:: Work required ::
From the top of the records below down to the line containing "cavity_corner_r = 0.3; // [0.1:0.1:0.6]", reproduce every line exactly.
:: Information given ::
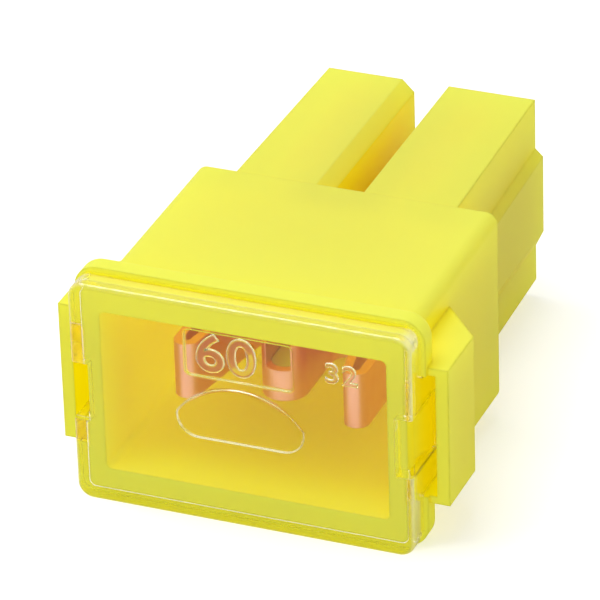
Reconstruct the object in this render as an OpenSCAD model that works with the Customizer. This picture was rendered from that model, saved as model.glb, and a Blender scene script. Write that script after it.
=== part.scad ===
// Push-in fusible link, lying on its broad side.
// +X is across the face, +Y runs from the clear face to the leg tips, +Z is up.
// Each piece is drawn with the clear face on Y = 0 and its middle height on Z = 0,
// and then moved so that the origin is the bottom centre of the whole part.

/* [Housing body] */
// Width of the moulded body
body_w = 16.0; // [14.5:0.1:18]
// Height of the moulded body
body_h = 10.6; // [10.2:0.1:13]
// From the clear face to the shoulder that the legs grow from
shoulder_y = 14.3; // [13.5:0.1:17]
// Radius of the long edges of the body
body_edge_r = 0.6; // [0.2:0.1:1]
// Thickness of the side walls of the cavity
side_wall = 0.6; // [0.5:0.05:0.8]
// Thickness of the top and bottom walls of the cavity
top_wall = 0.9; // [0.7:0.05:1.2]
// Thickness of the wall between the cavity and the shoulder
rear_wall = 1.7; // [1:0.1:2.2]
// Radius of the inside corners of the cavity
cavity_corner_r = 0.3; // [0.1:0.1:0.6]

/* [Flange] */
// How far the flange stands out past each side of the body
flange_side = 1.05; // [0.9:0.05:1.5]
// How far the flange stands out above and below the body
flange_lip = 0.95; // [0.8:0.05:1.5]
// Thickness of the flange
flange_t = 1.25; // [1:0.05:1.6]
// Radius of the four corners of the flange
flange_corner_r = 1.2; // [0.9:0.1:1.8]
// Radius of the edge round the back of the flange
flange_edge_r = 0.45; // [0.2:0.05:0.7]

/* [Clear cover] */
// How far the cover sits inside the edge of the flange
cover_inset = 0.22; // [0.1:0.02:0.4]
// Thickness of the clear plate
plate_t = 0.8; // [0.6:0.05:1]
// Depth of the skirt behind the plate
skirt_depth = 0.6; // [0.4:0.05:0.9]
// Thickness of the skirt
skirt_t = 0.46; // [0.35:0.02:0.6]
// Radius of the four corners of the cover
cover_corner_r = 0.8; // [0.6:0.05:1]
// Radius of the edge round the front of the cover
cover_edge_r = 0.2; // [0.1:0.02:0.3]
// Clearance between the skirt and the rim that it fits round
rim_gap = 0.04; // [0.02:0.01:0.1]

/* [Cover markings] */
// Width of the sunk panel for the numerals
panel_w = 5.6; // [4:0.1:7]
// Height of the sunk panel for the numerals
panel_h = 2.5; // [1.5:0.1:2.8]
// Height of the middle of that panel above the middle of the face
panel_z = 3.3; // [3:0.1:3.6]
// Depth of the sunk panel
panel_sink = 0.14; // [0.05:0.01:0.25]
// Length of the eye shaped recess in the inner face of the plate
lens_w = 6.6; // [5:0.1:7]
// Rise of its upper arc above its ends
lens_up = 1.7; // [1:0.05:1.8]
// Drop of its flat foot below its ends
lens_down = 1.3; // [1.15:0.05:1.5]
// Radius of the two corners of its foot
lens_foot_r = 1.1; // [0.6:0.05:1.1]
// Sideways place of the recess
lens_x = -0.2; // [-0.4:0.05:0.4]
// Height of its ends, from the middle of the face
lens_z = -0.35; // [-1.5:0.05:-0.3]
// Depth of the recess
lens_sink = 0.2; // [0.05:0.01:0.3]

/* [Latches] */
// Height of each latch block
block_h = 7.5; // [7:0.1:8.5]
// How far each block stands out past the flange
block_out = 1.05; // [0.9:0.05:1.4]
// Set-back of the front of each block from the front of the flange
block_set_back = 0.2; // [0.1:0.05:0.4]
// Length of the flat outer face of each block
block_flat_l = 3.5; // [3.2:0.1:4.5]
// Length of the slope that runs each block out on the side of the body
block_slope_l = 2.4; // [1.5:0.1:3.5]
// Thickness of the outer wall of each block
block_wall = 0.65; // [0.5:0.05:0.8]
// Thickness of the wall above and below each latch pocket
block_end_wall = 0.4; // [0.3:0.05:0.6]
// Thickness of the loop that hooks into each pocket
loop_t = 0.45; // [0.35:0.02:0.5]
// Height of the opening in each loop
loop_open_h = 3.2; // [2.6:0.1:3.6]
// How far each loop reaches behind the front of the flange
loop_reach = 2.8; // [2.6:0.1:3]
// Length of the bar that closes each loop
loop_bar = 0.9; // [0.7:0.05:1.1]
// Distance that the notch over each loop is cut in from the edge of the plate
notch_in = 0.9; // [0.7:0.05:1.1]
// Clearance of each loop in its pocket
latch_gap = 0.11; // [0.06:0.01:0.16]
// How far the catch in each pocket stands into the loop
catch_out = 0.42; // [0.3:0.02:0.44]

/* [Legs] */
// Length of the legs past the shoulder
leg_l = 12.15; // [11.5:0.1:14]
// Width of each leg at the shoulder, without its rib
leg_w = 4.95; // [4.7:0.05:5.4]
// Height of each leg
leg_h = 10.5; // [10.2:0.1:11]
// Gap between the two legs
leg_gap = 1.9; // [1.5:0.1:2.4]
// How much narrower each leg is at its tip
leg_draft = 0.25; // [0.05:0.05:0.4]
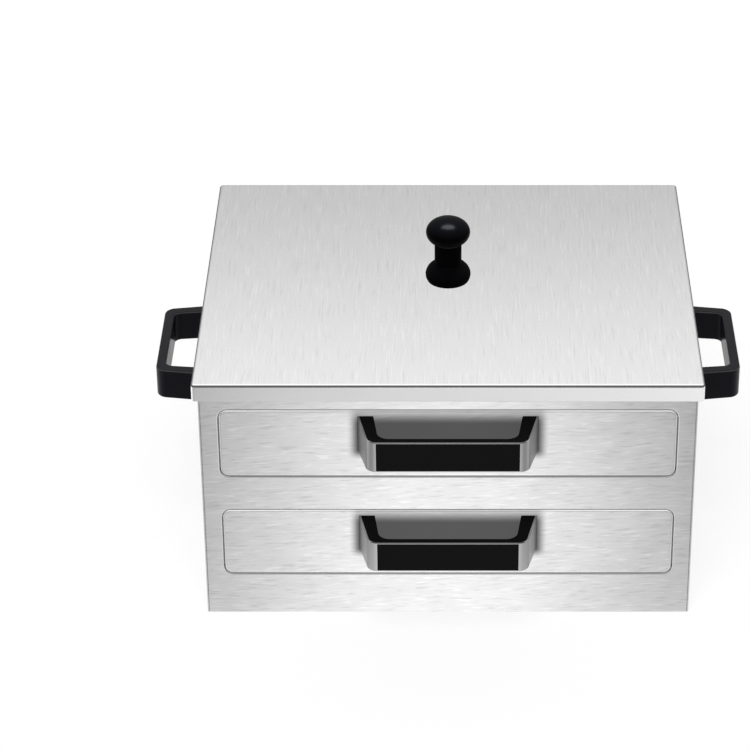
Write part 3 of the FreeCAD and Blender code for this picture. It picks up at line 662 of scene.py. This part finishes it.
def sinkSeat(bm, node):     # the shallow seat that takes the inlay
    low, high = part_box(node)

    def faceOut():
        return [face for face in bm.faces if all(near(vert.co.y, low.y) for vert in face.verts)]

    for place in (low, high):
        cut = [item for face in faceOut() for item in (face, *face.edges, *face.verts)]
        bmesh.ops.bisect_plane(bm, geom=list(set(cut)), dist=hair, plane_co=place, plane_no=up)
    seat = next(face for face in faceOut()
                if all(low.z - closeBy < vert.co.z < high.z + closeBy for vert in face.verts))
    moveFace(bm, seat, (0, high.y - low.y, 0))


def makeGrip(levelName, sizes):
    body, node = f"{levelName}_drawer", f"{levelName}_grip"
    low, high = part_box(f"{node}_band")
    reach, band, barLow = sizes["reach"], sizes["bandT"], high.z - sizes["barH"]
    outer, middle = (reach, sizes["outerR"]), (reach - band, sizes["outerR"] - band)
    inner = (reach - sizes["barT"], sizes["innerR"])
    parts = {"Band": (loopOutline(sizes, 0, 0, sizes["bandFootT"], band, band), (outer, middle),
                      satinBand[levelName], "grip_satin"),
             "Core": (loopOutline(sizes, band, band, sizes["footT"], sizes["legT"], sizes["barT"]),
                      (middle, inner), gripBlack, "grip_black")}
    made = []
    for part, (points, corners, material, slot) in parts.items():
        bm = makeLoop(points, high.z, low.z, barLow, sizes["rise"], corners, high.y)
        if part == "Band":
            sinkSeat(bm, f"{node}_inlay")
        rims = [edge for edge in bm.edges if liesAt(edge, high.z)]
        rims = [edge for edge in rims if any(vert.co.y < high.y - offWall for vert in edge.verts)]
        roundEdges(bm, rims, sizes["edgeR"], sizes["edgeSteps"])
        made.append(finish(f"{levelName}Grip{part}", bm, body, material, f"{node}_{part.lower()}"))
    return made


grips = [piece for levelName in levels for piece in makeGrip(levelName, gripSizes)]


def makeInlay(levelName, sizes):
    low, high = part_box(f"{levelName}_grip_inlay")
    bm = blockBetween(low, high)
    front = [edge for edge in bm.edges if all(near(vert.co.y, low.y) for vert in edge.verts)]
    roundEdges(bm, front, sizes["inlayEdge"], sizes["inlaySteps"])
    return finish(f"{levelName}GripInlay", bm, f"{levelName}_drawer", inlayBlack,
                  f"{levelName}_grip_inlay")


inlays = [makeInlay(levelName, gripSizes) for levelName in levels]
print("drawer grips made")


# screws

screwSizes = {"knobR": 2.5 * mm, "loopR": 2 * mm, "over": 2 * mm, "headH": 2.6 * mm, "rim": 0.9 * mm,
              "rimBend": (0.3, 0.35), "tip": 0.7 * mm, "crossHalf": 1.9 * mm, "slotHalf": 0.42 * mm,
              "crossDeep": 1.4 * mm, "crossTaper": 0.7, "steps": 32, "smoothBelow": 30}


def oneScrew(radius, length, sizes):
    headR, headH, rim, tip = radius + sizes["over"], sizes["headH"], sizes["rim"], sizes["tip"]
    bendIn, bendUp = [share * rim for share in sizes["rimBend"]]
    profile = [(headR - rim, -headH), (headR - bendIn, -headH + bendUp), (headR, -headH + rim),
               (headR, 0), (radius, 0), (radius, length - tip), (radius - tip, length), (0, length)]
    bm = bmesh.new()
    verts = [bm.verts.new((out, 0, height)) for out, height in profile]
    edges = [bm.edges.new(pair) for pair in zip(verts, verts[1:])]
    bmesh.ops.spin(bm, geom=verts + edges, cent=(0, 0, 0), axis=up, angle=2 * math.pi,
                   steps=sizes["steps"], use_merge=True)
    bmesh.ops.remove_doubles(bm, verts=bm.verts, dist=hair)
    far, close = sizes["crossHalf"], sizes["slotHalf"]
    arm = [(far, -close), (far, close), (close, close)]
    turns = [Matrix.Rotation(quarter * math.pi / 2, 3, "Z") for quarter in range(4)]
    cross = [bm.verts.new(turn @ Vector((x, y, -headH))) for turn in turns for x, y in arm]
    slots = [bm.edges.new(pair) for pair in zip(cross, cross[1:] + cross[:1])]
    ring = [edge for edge in bm.edges if liesAt(edge, -headH) and edge.is_boundary]
    bmesh.ops.triangle_fill(bm, edges=ring + slots, use_beauty=True)
    sunk = bmesh.ops.extrude_edge_only(bm, edges=slots)["geom"]
    deep = [item for item in sunk if isinstance(item, bmesh.types.BMVert)]
    bmesh.ops.scale(bm, verts=deep, vec=(sizes["crossTaper"], sizes["crossTaper"], 1))
    bmesh.ops.translate(bm, verts=deep, vec=(0, 0, sizes["crossDeep"]))
    floor = [item for item in sunk if isinstance(item, bmesh.types.BMEdge) and
             all(vert in deep for vert in item.verts)]
    bmesh.ops.edgeloop_fill(bm, edges=floor)
    return bm


def makeScrews(node, body, pointing, shank, sizes):     # one screw, or a pair
    low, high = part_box(node)
    radius = sizes[shank]
    headR = radius + sizes["over"]
    axis = next(index for index in range(3) if pointing[index])
    places = [Vector((low + high) / 2)]
    for other in range(3):
        if other != axis and high[other] - low[other] > 3 * headR:      # a pair of screws lies this way
            for sideOf in (low[other] + headR, high[other] - headR):
                moved = Vector(places[0])
                moved[other] = sideOf
                places.append(moved)
            del places[0]
    bearing = low[axis] + sizes["headH"] if pointing[axis] > 0 else high[axis] - sizes["headH"]
    turn = up.rotation_difference(Vector(pointing)).to_matrix()
    whole = bmesh.new()
    for place in places:
        place[axis] = bearing
        single = oneScrew(radius, high[axis] - low[axis] - sizes["headH"], sizes)
        bmesh.ops.transform(single, matrix=Matrix.Translation(place) @ turn.to_4x4(), verts=single.verts)
        mesh = bpy.data.meshes.new("singleScrew")
        single.to_mesh(mesh)
        single.free()
        whole.from_mesh(mesh)
        bpy.data.meshes.remove(mesh)
    name = node.replace("_s", "S").replace("_h", "H").replace("_g", "G")
    return finish(name, whole, body, screwSteel, node, sizes["smoothBelow"])


knobScrew = makeScrews("knob_screw", "lid", (0, 0, 1), "knobR", screwSizes)
for side, way in (("left", -1), ("right", 1)):
    makeScrews(f"{side}_handle_screws", "cabinet", (way, 0, 0), "loopR", screwSizes)
gripScrews = [makeScrews(f"{levelName}_grip_screws", f"{levelName}_drawer", (0, -1, 0), "loopR", screwSizes)
              for levelName in levels]
print("screws made")

# the knob and the grips leave no image in the brushed sheet beside them
inserts = [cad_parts[node] for node in ("knob_insert", "upper_grip_inserts", "lower_grip_inserts")]
for fitting in [knob, knobScrew] + gripScrews + inserts + grips + inlays:
    fitting.visible_glossy = False


# floor, light and camera

# steel mirrors the floor as a cross of light, brightest under the object and along its two axes
stageLook = {"size": 12.0, "drop": 0.1 * mm, "armHalf": 0.145, "armShift": 0.006, "armLow": 0.38,
             "armHigh": 1.40, "far": 1.3, "edgeFrom": 0.30, "edgeTo": 0.50, "edgeLift": 0.45,
             "glow": 0.7, "shadowShare": 0.33, "bounce": 0.8}


def rayKinds(board):
    rays = board.node("LightPath")
    seen = Wire(board, rays.outputs["Is Camera Ray"]).most(Wire(board, rays.outputs["Is Transmission Ray"]))
    return seen, Wire(board, rays.outputs["Is Glossy Ray"])


def makeFloor(look):
    bm = bmesh.new()
    bmesh.ops.create_grid(bm, x_segments=1, y_segments=1, size=look["size"] / 2)
    bmesh.ops.translate(bm, verts=bm.verts, vec=(0, 0, -look["drop"]))
    mesh = bpy.data.meshes.new("floor")
    bm.to_mesh(mesh)
    bm.free()
    floor = bpy.data.objects.new("floor", mesh)
    bpy.context.collection.objects.link(floor)
    material = bpy.data.materials.new("floorWhite")
    material.use_nodes = True
    tree = material.node_tree
    tree.nodes.clear()
    board = Board(tree)
    seen, glossy = rayKinds(board)
    x, y = board.split(board.wire("TexCoord", "Object"))[:2]

    def arm(place):
        share = place / look["armHalf"]
        return math.e ** (share * share * -0.5)

    away = (x * x + y * y) / look["far"] ** 2
    outer = board.step(x * x, look["edgeFrom"] ** 2, look["edgeTo"] ** 2) * look["edgeLift"]
    cross = arm(x + look["armShift"]).most(arm(y)) * (look["armHigh"] - look["armLow"])
    sweep = (cross + look["armLow"] + outer) / (1 + away * away)
    albedo = look["bounce"] * (1 - glossy) - seen * (look["bounce"] - look["shadowShare"])
    glow = board.wire("Emission", 0, {}, {"Color": grey(1), "Strength": seen * look["glow"] + glossy * sweep})
    colour = board.wire("CombineColor", 0, {}, {"Red": albedo, "Green": albedo, "Blue": albedo})
    matt = board.wire("BsdfDiffuse", 0, {}, {"Color": colour})
    lit = board.wire("AddShader", 0, {}, {0: glow, 1: matt})
    below = board.wire("NewGeometry", "Backfacing")     # clear from below, to show the underside
    clear = board.wire("BsdfTransparent", 0)
    surface = board.wire("MixShader", 0, {}, {0: below, 1: lit, 2: clear})
    board.node("OutputMaterial", {}, {"Surface": surface})
    mesh.materials.append(material)


skyLook = {"plain": 0.5, "frontDim": 0.3, "gain": 1.17, "least": 0.04,
           "stops": [(0.0, 0.48), (0.30, 0.58), (0.40, 0.68), (0.45, 0.86), (0.50, 1.02), (0.60, 1.06),
                     (0.9, 1.25)]}


def makeSky(look):
    world = bpy.data.worlds.new("studio")
    bpy.context.scene.world = world
    world.use_nodes = True
    world.node_tree.nodes.clear()
    board = Board(world.node_tree)
    seen, glossy = rayKinds(board)
    y, z = board.split(board.wire("TexCoord", "Generated"))[1:]
    sky = board.ramp(z, look["stops"])
    front = (y * -1).most(0)
    bright = glossy * look["gain"] * (1 - front * look["frontDim"]).most(look["least"])
    plain = look["plain"] * (1 - glossy) + (1 - look["plain"]) * seen
    reflected = board.wire("Background", 0, {}, {"Color": sky, "Strength": bright})
    sheer = board.wire("Background", 0, {}, {"Color": grey(1), "Strength": plain})
    board.node("OutputWorld", {}, {"Surface": board.wire("AddShader", 0, {}, {0: reflected, 1: sheer})})


lampLook = {"sunStrength": 1.6, "sunAngle": 35, "sunTilt": (30, -4), "catchPlace": (0.01, 0.10, 0.95),
            "catchWidth": 0.54, "catchDepth": 0.32, "catchPower": 30.0, "catchColour": (0.90, 0.95, 1.0)}


def addLamp(data, turn, place=(0, 0, 0)):
    lamp = bpy.data.objects.new(data.name, data)
    lamp.rotation_euler = turn
    lamp.location = place
    bpy.context.collection.objects.link(lamp)
    return lamp


def makeLamps(look):
    sun = bpy.data.lights.new("softSun", "SUN")
    sun.energy, sun.angle = look["sunStrength"], math.radians(look["sunAngle"])
    sunLamp = addLamp(sun, [math.radians(turn) for turn in look["sunTilt"]] + [0])
    sunLamp.visible_glossy = False      # the floor and the sky are all that the steel mirrors
    box = bpy.data.lights.new("catchLight", "AREA")
    box.shape, box.size, box.size_y = "ELLIPSE", look["catchWidth"], look["catchDepth"]
    box.energy, box.color = look["catchPower"], look["catchColour"]
    catchLamp = addLamp(box, (0, 0, 0), look["catchPlace"])
    lit = bpy.data.collections.new("catchLit")      # only the knob takes this small light
    lit.objects.link(knob)
    catchLamp.light_linking.receiver_collection = lit


cameraLook = {"place": (0.0016, -2.150, 1.389), "tilt": 59.54, "focal": 142.1, "sensor": 36.0,
              "shift": -0.10}


def makeCamera(look):
    data = bpy.data.cameras.new("camera")
    data.lens, data.sensor_width, data.shift_x = look["focal"], look["sensor"], look["shift"]
    camera = bpy.data.objects.new("camera", data)
    camera.location = look["place"]
    camera.rotation_euler = (math.radians(look["tilt"]), 0, 0)
    bpy.context.collection.objects.link(camera)
    bpy.context.scene.camera = camera


makeFloor(stageLook)
makeSky(skyLook)
makeLamps(lampLook)
makeCamera(cameraLook)
bpy.context.scene.view_settings.view_transform = "Standard"
print("floor, light and camera set")
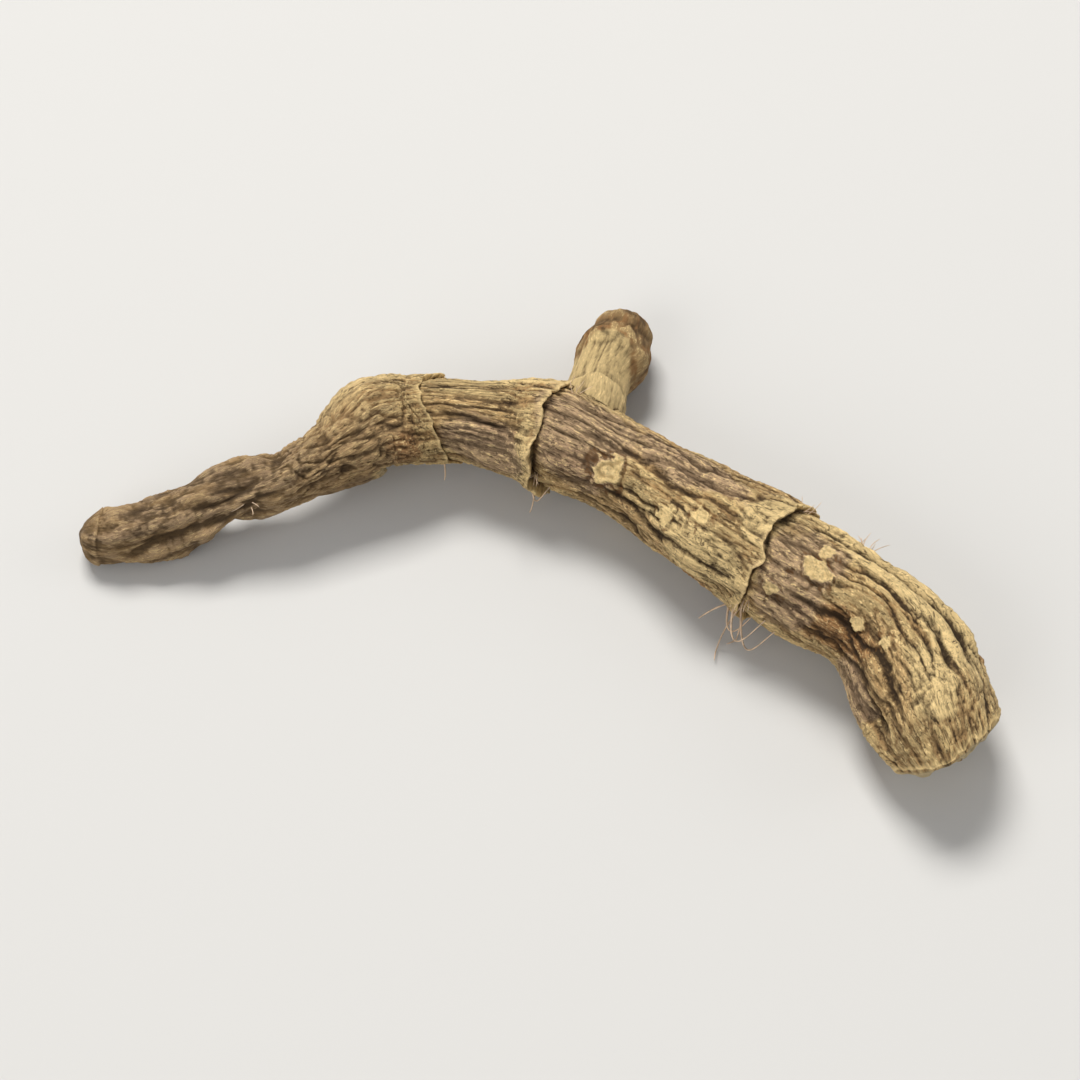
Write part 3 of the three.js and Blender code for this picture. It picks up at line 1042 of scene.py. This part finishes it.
:::
:: Final result ::
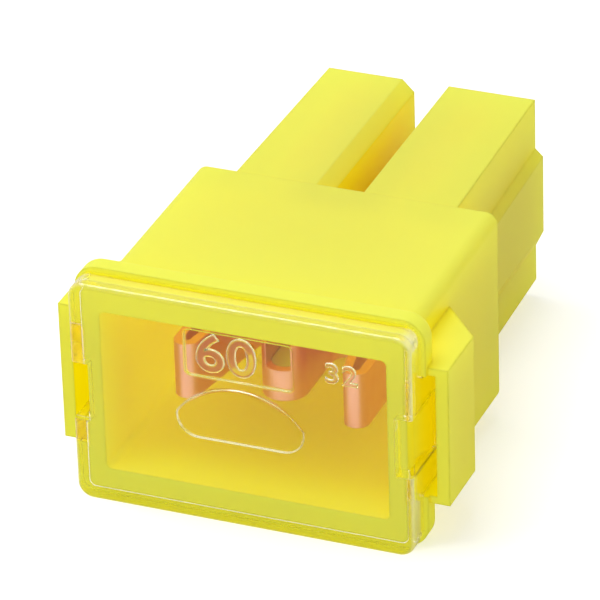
Reconstruct the object in this render as an OpenSCAD model that works with the Customizer. This picture was rendered from that model, saved as model.glb, and a Blender scene script. Write that script after it.
=== part.scad ===
// Push-in fusible link, lying on its broad side.
// +X is across the face, +Y runs from the clear face to the leg tips, +Z is up.
// Each piece is drawn with the clear face on Y = 0 and its middle height on Z = 0,
// and then moved so that the origin is the bottom centre of the whole part.

/* [Housing body] */
// Width of the moulded body
body_w = 16.0; // [14.5:0.1:18]
// Height of the moulded body
body_h = 10.6; // [10.2:0.1:13]
// From the clear face to the shoulder that the legs grow from
shoulder_y = 14.3; // [13.5:0.1:17]
// Radius of the long edges of the body
body_edge_r = 0.6; // [0.2:0.1:1]
// Thickness of the side walls of the cavity
side_wall = 0.6; // [0.5:0.05:0.8]
// Thickness of the top and bottom walls of the cavity
top_wall = 0.9; // [0.7:0.05:1.2]
// Thickness of the wall between the cavity and the shoulder
rear_wall = 1.7; // [1:0.1:2.2]
// Radius of the inside corners of the cavity
cavity_corner_r = 0.3; // [0.1:0.1:0.6]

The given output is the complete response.